Beberapa pedoman penggunaan antibiotik yang tepat pada kedokteran gigi sebagai berikut:

  • Tata laksana penyakit abses periapikal hanya membutuhkan prosedur pembedahan lokal, dan antibiotik hanya diberikan jika terdapat penyebaran infeksi sistemik
  • Pemberian antibiotik profilaksis prosedur dental seharusnya sudah ditinggalkan, karena risiko endokarditis dan infeksi sendi dari penyebaran hematogen dapat dicegah dengan kontrol oral hygiene yang baik
  • Pemberian antibiotik profilaksis pada pasien dengan riwayat joint replacement sudah tidak diperlukan, berdasarkan pedoman terbaru dari American Dental Association (ADA) pada tahun 2015[1,4,5,7]

Perlu diingat bahwa penggunaan antibiotik lini pertama yang tidak tepat akan menyebabkan risiko resistensi obat, sehingga kelak akan meningkatkan penggunaan antibiotik lini kedua atau antibiotik ganda, dan meningkatkan durasi pemberian obat. Hal tersebut berisiko menyebabkan CDI dan MDR (multiple drug resistance).[1,7]

Kesimpulan

Clostridium difficile infection (CDI) sering disebut sebagai diare terkait perawatan kesehatan (healthcare associated diarrhea), karena faktor risiko utama adalah penggunaan antibiotik yang mengganggu keseimbangan flora normal mukosa usus. Prevalensi Clostridium difficile infection (CDI) di Indonesia relatif tinggi, hal ini disebabkan oleh penggunaan antibiotik yang tidak sesuai dengan indikasi dan dosis, diantaranya pemberian antibiotik dalam praktek kedokteran gigi.
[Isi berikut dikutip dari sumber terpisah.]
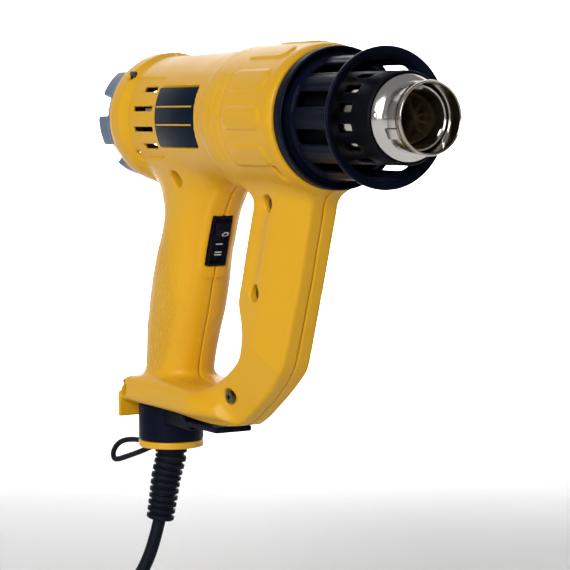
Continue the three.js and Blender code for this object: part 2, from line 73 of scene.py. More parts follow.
# ---------------------------------------------------------------- materials
class Graph:
    """A material's node tree, with the few nodes that these finishes are made of."""

    def __init__(self, name):
        self.material = bpy.data.materials.new(name)
        self.material.use_nodes = True
        self.tree = self.material.node_tree
        self.shader = self.tree.nodes["Principled BSDF"]
        self.coords = self.add("ShaderNodeTexCoord").outputs["Object"]

    def add(self, kind, **settings):
        node = self.tree.nodes.new(kind)
        for key, value in settings.items():
            setattr(node, key, value)
        return node

    def link(self, source, target):
        self.tree.links.new(source, target)

    def noise(self, scale, detail=3.0, rough=0.5, stretch=None):
        node = self.add("ShaderNodeTexNoise")
        node.inputs["Scale"].default_value = scale
        node.inputs["Detail"].default_value = detail
        node.inputs["Roughness"].default_value = rough
        source = self.coords
        if stretch:
            mapping = self.add("ShaderNodeMapping")
            mapping.inputs["Scale"].default_value = stretch
            self.link(source, mapping.inputs["Vector"])
            source = mapping.outputs["Vector"]
        self.link(source, node.inputs["Vector"])
        return node.outputs["Fac"]

    def spread(self, value, low, high, from_low=0.3, from_high=0.7):
        node = self.add("ShaderNodeMapRange")
        node.inputs["From Min"].default_value = from_low
        node.inputs["From Max"].default_value = from_high
        node.inputs["To Min"].default_value = low
        node.inputs["To Max"].default_value = high
        self.link(value, node.inputs["Value"])
        return node.outputs["Result"]

    def ramp(self, value, stops):
        node = self.add("ShaderNodeValToRGB")
        ramp = node.color_ramp
        for (at, color), element in zip(stops, ramp.elements):
            element.position, element.color = at, (*color, 1)
        for at, color in stops[2:]:
            ramp.elements.new(at).color = (*color, 1)
        self.link(value, node.inputs["Fac"])
        return node.outputs["Color"]

    def bump(self, height, strength, distance, after=None):
        node = self.add("ShaderNodeBump")
        node.inputs["Strength"].default_value = strength
        node.inputs["Distance"].default_value = distance
        self.link(height, node.inputs["Height"])
        if after is not None:
            self.link(after, node.inputs["Normal"])
        return node.outputs["Normal"]

    def math(self, operation, a, b=None):
        node = self.add("ShaderNodeMath", operation=operation)
        for socket, value in zip(node.inputs, (a, b)):
            if value is None:
                continue
            if isinstance(value, (int, float)):
                socket.default_value = value
            else:
                self.link(value, socket)
        return node.outputs[0]

    def attribute(self, name):
        return self.add("ShaderNodeAttribute", attribute_name=name).outputs["Fac"]


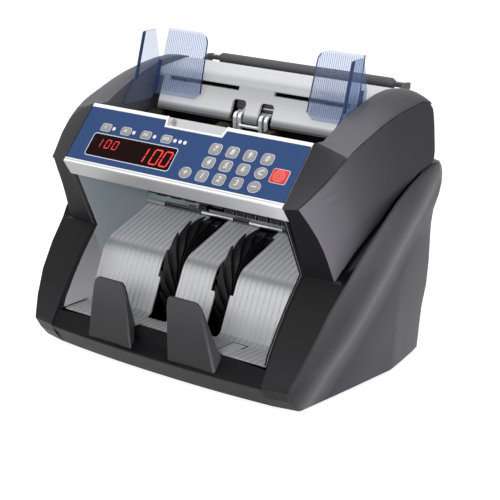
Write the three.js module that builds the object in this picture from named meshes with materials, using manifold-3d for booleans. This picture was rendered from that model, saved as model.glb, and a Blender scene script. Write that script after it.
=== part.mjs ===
// Desktop banknote counting machine. Millimetres, +Z up, front towards -Y.
// Notes stand in the hopper at the top, run down behind the control panel and are laid in the
// open pocket at the front by two fan wheels.
import * as THREE from "three";
import { mergeVertices } from "three/addons/utils/BufferGeometryUtils.js";
import Module from "manifold-3d";

const wasm = await Module();
wasm.setup();

// ---------------------------------------------------------------- driving dimensions
const clearance = 0.3; // between neighbouring pieces
const wall = 2.4; // moulded wall thickness
const footHeight = 2.5;
const sideOuter = 145; // half the width over the upper shells; the skirts below flare past it
const sideInner = 114.6; // inner face of the side mouldings
const frontReach = 30.8; // the note stops reach this far in front of the panel's lower edge
const rearReach = 185.95; // and the rear cover this far behind it

// control panel: its upper edge, its slope and the drop of the chin below it
const panelTop = { y: 37.8, z: 204.7 };
const panelLength = 58.5;
const panelSlope = 47.6 * (Math.PI / 180);
const panelHalfWidth = 116.5;
const panelThick = 2.6;
const chinTip = { y: 6.9, z: 148.9 };
const overlayTop = 3.4; // slope distances of the coloured overlay
const overlayBottom = 54.4;
const fingerNotch = { halfTop: 32, halfBottom: 29, depth: 8.4 };

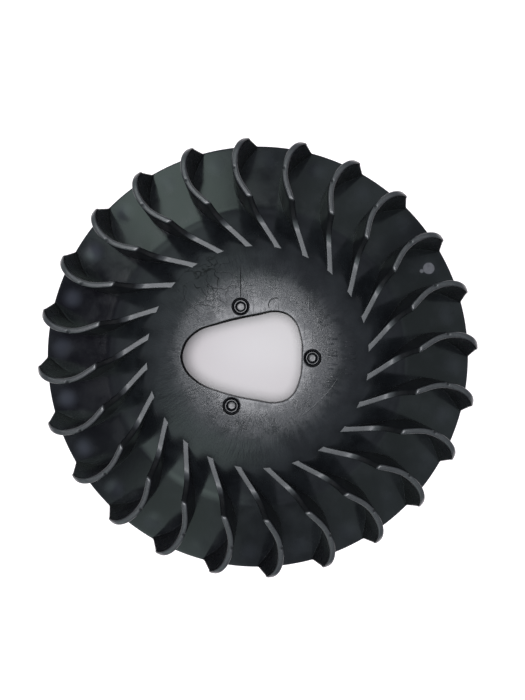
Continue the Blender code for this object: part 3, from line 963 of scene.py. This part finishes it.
def studio_sky():
    """Dim surroundings with soft patches, most of them bright."""
    n = Nodes(bpy.data.worlds.new("studio"))
    aim = n.add("ShaderNodeTexCoord").outputs["Generated"]
    height = n.split(aim)[2]         # 0 at the horizon, 1 straight above
    light = n.ramp(height, 0.85, 0.94, SKY_MIDDLE, SKY_HIGH)
    light = n.math("ADD", light, n.ramp(height, 0.1, 0.6, SKY_LOW, 0.0))
    light = n.times(light, n.ramp(n.noise(aim, 5.0, 1.0), 0.35, 0.65, 0.85, 1.15))
    patches = 0.0
    for around, above, size, strength in SKY_PATCHES:
        turn, tilt, size = math.radians(around), math.radians(above), math.radians(size)
        side = math.sin(tilt)
        middle = (side * math.cos(turn), side * math.sin(turn), math.cos(tilt))
        near = n.reach(aim, middle)
        patch = n.ramp(near, math.cos(size), math.cos(size * PATCH_CORE), 0.0, strength)
        patches = n.math("ADD", patch, patches)
    total = n.vector("ADD", n.scaled(SKY_COLOUR, light), n.scaled(PATCH_COLOUR, patches))[0]
    n.feed(n.tree.nodes["Background"].inputs["Color"], total)
    return n.owner


def make_floor():
    """A pale floor that glows a little, with painted shade under the object, where it glows less."""
    bpy.ops.mesh.primitive_plane_add(size=FLOOR_SIZE, location=(0.0, 0.0, FLOOR_HEIGHT))
    floor = bpy.context.object
    floor.name = "floor"
    n = Nodes(bpy.data.materials.new("pale_floor"))
    n.feed(n.shader.inputs["Base Color"], FLOOR_COLOUR)
    n.feed(n.shader.inputs["Roughness"], 0.9)
    n.feed(n.shader.inputs["Emission Color"], FLOOR_GLOW)
    away = n.length(n.place())
    # Painted shade under the object: the glow is weaker near the middle.
    glow_with_painted_shade = n.ramp(away, GLOW_START * RIM_RADIUS, RIM_RADIUS, GLOW_UNDER_PAINTED_SHADE, GLOW_AROUND)
    n.feed(n.shader.inputs["Emission Strength"], glow_with_painted_shade)
    floor.data.materials.append(n.owner)


def make_camera():
    """The camera, almost straight above the object as in the photograph."""
    camera = bpy.data.objects.new("camera", bpy.data.cameras.new("camera"))
    bpy.context.scene.collection.objects.link(camera)
    camera.data.lens = CAMERA_LENS
    camera.data.shift_x, camera.data.shift_y = CAMERA_SHIFT
    camera.data.clip_start = 0.01
    camera.location = (*CAMERA_PLACE, FLANGE_HEIGHT + CAMERA_HEIGHT)
    bpy.context.scene.camera = camera


def make_studio():
    """Pale floor, dim surroundings, soft overhead light and the camera."""
    make_floor()
    bpy.context.scene.world = studio_sky()
    make_lamp()
    make_camera()
    bpy.context.scene.view_settings.view_transform = "Standard"


DISC_PLASTIC = disc_plastic()
BLADE_PLASTIC = blade_plastic()
PEG_PLASTIC = peg_plastic()
make_disc()
make_pegs()
make_blades()
make_studio()
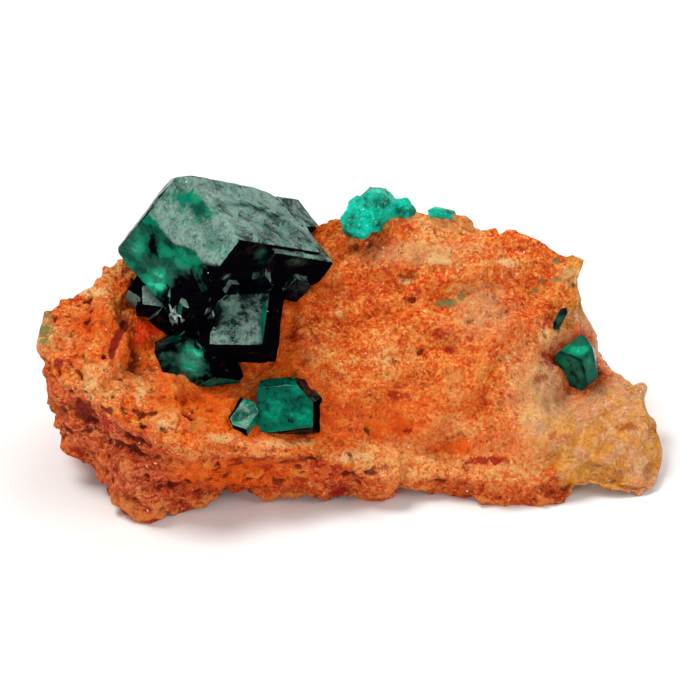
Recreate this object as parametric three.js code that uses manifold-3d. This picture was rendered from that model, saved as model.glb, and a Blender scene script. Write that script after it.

Antibiotik yang diresepkan oleh dokter gigi seringkali bersifat empirik dan spektrum luas. Selain itu, masih sering diberikan antibiotik profilaksis prosedur dental terutama pada pasien usia lebih tua. Padahal, berbagai pedoman terbaru terkait praktik kedokteran gigi telah membatasi lebih sempit pemberian antibiotik pada prosedur dental.

Terlambatnya pengetahuan dan penerapan pedoman terbaru di praktek dokter gigi tampaknya menjadi penyebab peningkatan peresepan antibiotik oleh dokter gigi setiap tahunnya. Oleh karena itu, sangat penting diadakan pendidikan berkelanjutan untuk dokter gigi yang menjangkau semua dokter gigi dengan cepat dan tepat. Disertai diskusi terbuka tentang hambatan dokter gigi di lapangan untuk memotivasi mereka memberikan antibiotik yang sesuai indikasi dan dosisnya.